Exercise requirements: Take the data below and write out exactly the lines from the one with "Turn this picture" through the one with "with no wearer."; omit every other line.

━━━━━━━━━━━━━━━━━━━━

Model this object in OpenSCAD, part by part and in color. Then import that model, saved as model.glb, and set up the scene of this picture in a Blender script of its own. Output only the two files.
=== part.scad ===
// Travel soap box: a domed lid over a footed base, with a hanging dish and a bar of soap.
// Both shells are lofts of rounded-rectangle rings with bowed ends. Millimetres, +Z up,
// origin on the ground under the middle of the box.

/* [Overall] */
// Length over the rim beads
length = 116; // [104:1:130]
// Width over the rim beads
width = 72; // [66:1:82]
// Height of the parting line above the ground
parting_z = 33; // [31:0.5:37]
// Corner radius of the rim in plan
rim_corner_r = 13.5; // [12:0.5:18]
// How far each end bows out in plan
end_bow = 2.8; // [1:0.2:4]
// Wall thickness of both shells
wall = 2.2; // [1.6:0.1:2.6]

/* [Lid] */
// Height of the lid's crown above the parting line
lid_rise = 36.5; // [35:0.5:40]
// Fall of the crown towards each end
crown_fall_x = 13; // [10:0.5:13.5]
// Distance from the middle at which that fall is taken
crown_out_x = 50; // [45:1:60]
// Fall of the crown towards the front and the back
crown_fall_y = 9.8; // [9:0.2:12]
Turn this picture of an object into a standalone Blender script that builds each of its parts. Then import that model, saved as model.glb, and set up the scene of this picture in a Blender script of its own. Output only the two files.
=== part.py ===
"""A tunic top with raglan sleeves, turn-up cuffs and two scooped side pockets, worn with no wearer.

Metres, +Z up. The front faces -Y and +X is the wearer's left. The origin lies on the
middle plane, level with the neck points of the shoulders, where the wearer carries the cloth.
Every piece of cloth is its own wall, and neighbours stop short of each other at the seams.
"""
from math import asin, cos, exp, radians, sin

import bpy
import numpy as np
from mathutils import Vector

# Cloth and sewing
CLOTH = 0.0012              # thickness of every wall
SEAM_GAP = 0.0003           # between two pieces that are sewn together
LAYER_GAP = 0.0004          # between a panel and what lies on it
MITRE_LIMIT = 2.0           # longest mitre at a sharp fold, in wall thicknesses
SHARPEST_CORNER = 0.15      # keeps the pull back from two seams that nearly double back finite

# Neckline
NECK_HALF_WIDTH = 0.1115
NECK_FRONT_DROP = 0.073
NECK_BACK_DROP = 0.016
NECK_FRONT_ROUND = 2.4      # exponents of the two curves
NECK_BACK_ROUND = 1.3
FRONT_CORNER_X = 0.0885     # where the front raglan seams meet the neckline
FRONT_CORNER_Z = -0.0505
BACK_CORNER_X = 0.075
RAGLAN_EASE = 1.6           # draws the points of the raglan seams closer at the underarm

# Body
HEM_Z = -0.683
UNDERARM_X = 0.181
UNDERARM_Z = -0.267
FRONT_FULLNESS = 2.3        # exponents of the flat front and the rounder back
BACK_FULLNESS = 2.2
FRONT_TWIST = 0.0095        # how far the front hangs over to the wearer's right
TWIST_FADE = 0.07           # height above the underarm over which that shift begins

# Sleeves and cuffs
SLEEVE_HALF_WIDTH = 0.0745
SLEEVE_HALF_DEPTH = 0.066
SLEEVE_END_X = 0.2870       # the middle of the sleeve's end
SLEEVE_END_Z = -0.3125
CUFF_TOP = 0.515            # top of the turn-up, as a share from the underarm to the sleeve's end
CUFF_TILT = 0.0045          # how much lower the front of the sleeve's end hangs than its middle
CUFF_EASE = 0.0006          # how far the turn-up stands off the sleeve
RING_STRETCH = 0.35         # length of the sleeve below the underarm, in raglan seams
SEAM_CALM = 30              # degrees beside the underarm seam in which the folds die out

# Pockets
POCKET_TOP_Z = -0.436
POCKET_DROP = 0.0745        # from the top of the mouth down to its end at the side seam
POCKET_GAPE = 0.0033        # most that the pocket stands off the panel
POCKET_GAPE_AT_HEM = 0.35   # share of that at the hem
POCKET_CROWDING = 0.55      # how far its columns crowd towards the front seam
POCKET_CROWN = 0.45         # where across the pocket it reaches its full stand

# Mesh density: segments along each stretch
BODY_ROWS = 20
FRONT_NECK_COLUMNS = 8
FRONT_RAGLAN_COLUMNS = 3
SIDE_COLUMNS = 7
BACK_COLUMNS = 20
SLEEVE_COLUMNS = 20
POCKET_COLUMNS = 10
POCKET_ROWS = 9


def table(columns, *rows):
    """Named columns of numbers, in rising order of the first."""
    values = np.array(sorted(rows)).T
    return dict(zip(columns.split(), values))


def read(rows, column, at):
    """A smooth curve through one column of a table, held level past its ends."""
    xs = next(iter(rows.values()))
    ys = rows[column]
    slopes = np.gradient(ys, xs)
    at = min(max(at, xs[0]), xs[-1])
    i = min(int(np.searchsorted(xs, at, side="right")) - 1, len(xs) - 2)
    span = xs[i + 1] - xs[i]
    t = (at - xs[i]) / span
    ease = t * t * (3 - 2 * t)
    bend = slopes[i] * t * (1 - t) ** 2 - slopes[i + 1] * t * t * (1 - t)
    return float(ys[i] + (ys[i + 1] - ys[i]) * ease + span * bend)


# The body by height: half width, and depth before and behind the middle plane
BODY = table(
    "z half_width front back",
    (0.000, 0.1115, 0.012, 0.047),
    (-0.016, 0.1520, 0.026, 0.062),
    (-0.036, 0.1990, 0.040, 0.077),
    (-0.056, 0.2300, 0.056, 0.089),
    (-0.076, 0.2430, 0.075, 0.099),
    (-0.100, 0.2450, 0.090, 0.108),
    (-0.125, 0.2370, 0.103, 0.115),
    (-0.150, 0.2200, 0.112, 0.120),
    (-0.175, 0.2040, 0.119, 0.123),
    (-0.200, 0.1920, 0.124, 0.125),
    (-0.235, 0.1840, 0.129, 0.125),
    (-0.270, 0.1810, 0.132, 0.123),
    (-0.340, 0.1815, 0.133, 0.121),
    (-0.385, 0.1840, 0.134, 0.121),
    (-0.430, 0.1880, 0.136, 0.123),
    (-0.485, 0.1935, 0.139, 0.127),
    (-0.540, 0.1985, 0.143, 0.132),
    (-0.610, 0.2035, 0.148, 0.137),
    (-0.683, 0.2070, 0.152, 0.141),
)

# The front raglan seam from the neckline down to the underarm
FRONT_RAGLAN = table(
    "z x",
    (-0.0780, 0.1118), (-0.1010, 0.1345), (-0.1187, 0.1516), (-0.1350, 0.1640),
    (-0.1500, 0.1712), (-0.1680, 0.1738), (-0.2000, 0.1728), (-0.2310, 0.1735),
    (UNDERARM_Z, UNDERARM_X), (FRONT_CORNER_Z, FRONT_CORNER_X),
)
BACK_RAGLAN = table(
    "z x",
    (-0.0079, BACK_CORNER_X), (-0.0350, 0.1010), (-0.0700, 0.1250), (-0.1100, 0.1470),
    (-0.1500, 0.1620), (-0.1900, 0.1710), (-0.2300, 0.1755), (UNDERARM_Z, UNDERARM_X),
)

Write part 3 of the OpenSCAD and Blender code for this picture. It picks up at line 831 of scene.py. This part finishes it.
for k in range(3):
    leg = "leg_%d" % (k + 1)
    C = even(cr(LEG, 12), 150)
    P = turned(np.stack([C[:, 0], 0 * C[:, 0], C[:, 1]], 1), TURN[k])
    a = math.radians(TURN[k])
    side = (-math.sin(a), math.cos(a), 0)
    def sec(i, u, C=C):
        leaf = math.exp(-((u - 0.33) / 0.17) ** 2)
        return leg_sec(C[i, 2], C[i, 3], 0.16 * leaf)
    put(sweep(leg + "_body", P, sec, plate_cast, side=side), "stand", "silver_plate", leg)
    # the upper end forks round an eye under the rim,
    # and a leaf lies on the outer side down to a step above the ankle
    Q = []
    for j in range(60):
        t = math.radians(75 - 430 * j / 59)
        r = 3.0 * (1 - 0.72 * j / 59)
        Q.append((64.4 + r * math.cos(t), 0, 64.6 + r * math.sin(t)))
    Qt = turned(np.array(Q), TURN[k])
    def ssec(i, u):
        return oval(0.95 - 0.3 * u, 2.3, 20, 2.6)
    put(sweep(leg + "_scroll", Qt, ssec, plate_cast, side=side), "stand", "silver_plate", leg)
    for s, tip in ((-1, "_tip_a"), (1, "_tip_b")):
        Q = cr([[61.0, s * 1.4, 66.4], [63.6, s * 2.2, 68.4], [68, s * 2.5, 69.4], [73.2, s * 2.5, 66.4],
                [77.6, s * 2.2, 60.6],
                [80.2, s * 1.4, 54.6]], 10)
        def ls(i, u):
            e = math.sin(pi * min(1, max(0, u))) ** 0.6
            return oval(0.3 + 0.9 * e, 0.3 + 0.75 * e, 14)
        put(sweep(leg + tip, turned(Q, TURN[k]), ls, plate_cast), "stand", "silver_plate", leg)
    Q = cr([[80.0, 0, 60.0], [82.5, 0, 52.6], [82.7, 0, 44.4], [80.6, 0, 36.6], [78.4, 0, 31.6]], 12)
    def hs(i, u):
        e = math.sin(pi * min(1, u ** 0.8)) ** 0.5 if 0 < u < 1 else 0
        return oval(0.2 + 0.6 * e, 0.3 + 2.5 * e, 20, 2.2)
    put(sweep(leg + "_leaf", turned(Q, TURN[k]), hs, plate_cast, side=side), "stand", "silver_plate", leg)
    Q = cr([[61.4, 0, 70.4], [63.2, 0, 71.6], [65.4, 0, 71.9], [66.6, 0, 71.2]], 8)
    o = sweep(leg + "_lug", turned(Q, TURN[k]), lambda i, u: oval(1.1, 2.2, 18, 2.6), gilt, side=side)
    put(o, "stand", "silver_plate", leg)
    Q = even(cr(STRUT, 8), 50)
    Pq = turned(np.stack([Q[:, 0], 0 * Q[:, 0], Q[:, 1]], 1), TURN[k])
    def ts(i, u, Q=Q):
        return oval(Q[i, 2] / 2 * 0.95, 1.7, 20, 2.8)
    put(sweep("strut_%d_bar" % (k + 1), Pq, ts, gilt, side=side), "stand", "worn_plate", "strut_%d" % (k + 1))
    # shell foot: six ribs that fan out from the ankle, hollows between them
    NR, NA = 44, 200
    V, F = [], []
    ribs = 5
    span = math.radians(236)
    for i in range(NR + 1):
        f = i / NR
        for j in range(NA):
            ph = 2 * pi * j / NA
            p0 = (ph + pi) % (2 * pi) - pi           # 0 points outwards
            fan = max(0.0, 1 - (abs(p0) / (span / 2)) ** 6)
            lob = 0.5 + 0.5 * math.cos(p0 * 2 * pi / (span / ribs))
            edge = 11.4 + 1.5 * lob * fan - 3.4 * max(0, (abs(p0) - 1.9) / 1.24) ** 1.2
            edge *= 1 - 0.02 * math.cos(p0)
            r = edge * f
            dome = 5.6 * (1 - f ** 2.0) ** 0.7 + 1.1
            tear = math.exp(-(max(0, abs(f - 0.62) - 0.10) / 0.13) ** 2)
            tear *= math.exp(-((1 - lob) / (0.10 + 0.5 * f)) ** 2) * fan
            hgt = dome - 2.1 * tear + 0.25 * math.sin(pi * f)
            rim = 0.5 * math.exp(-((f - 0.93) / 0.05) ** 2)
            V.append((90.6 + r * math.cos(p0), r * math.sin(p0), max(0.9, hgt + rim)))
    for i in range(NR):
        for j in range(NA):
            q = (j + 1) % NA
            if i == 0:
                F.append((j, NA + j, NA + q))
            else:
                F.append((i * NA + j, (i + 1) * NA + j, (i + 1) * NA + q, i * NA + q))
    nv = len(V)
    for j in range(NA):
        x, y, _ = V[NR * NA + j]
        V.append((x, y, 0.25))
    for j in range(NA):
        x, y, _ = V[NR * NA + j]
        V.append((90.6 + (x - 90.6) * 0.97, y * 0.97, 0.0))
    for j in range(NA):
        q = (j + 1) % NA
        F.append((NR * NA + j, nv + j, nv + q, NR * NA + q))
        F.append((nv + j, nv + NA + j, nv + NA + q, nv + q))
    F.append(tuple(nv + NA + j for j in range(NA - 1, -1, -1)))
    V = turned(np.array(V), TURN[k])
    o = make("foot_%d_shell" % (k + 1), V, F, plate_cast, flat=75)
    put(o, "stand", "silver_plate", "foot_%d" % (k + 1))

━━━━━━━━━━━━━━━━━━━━

Problem solution:
Turn this picture of an object into a standalone Blender script that builds each of its parts. Then import that model, saved as model.glb, and set up the scene of this picture in a Blender script of its own. Output only the two files.
=== part.py ===
"""A tunic top with raglan sleeves, turn-up cuffs and two scooped side pockets, worn with no wearer.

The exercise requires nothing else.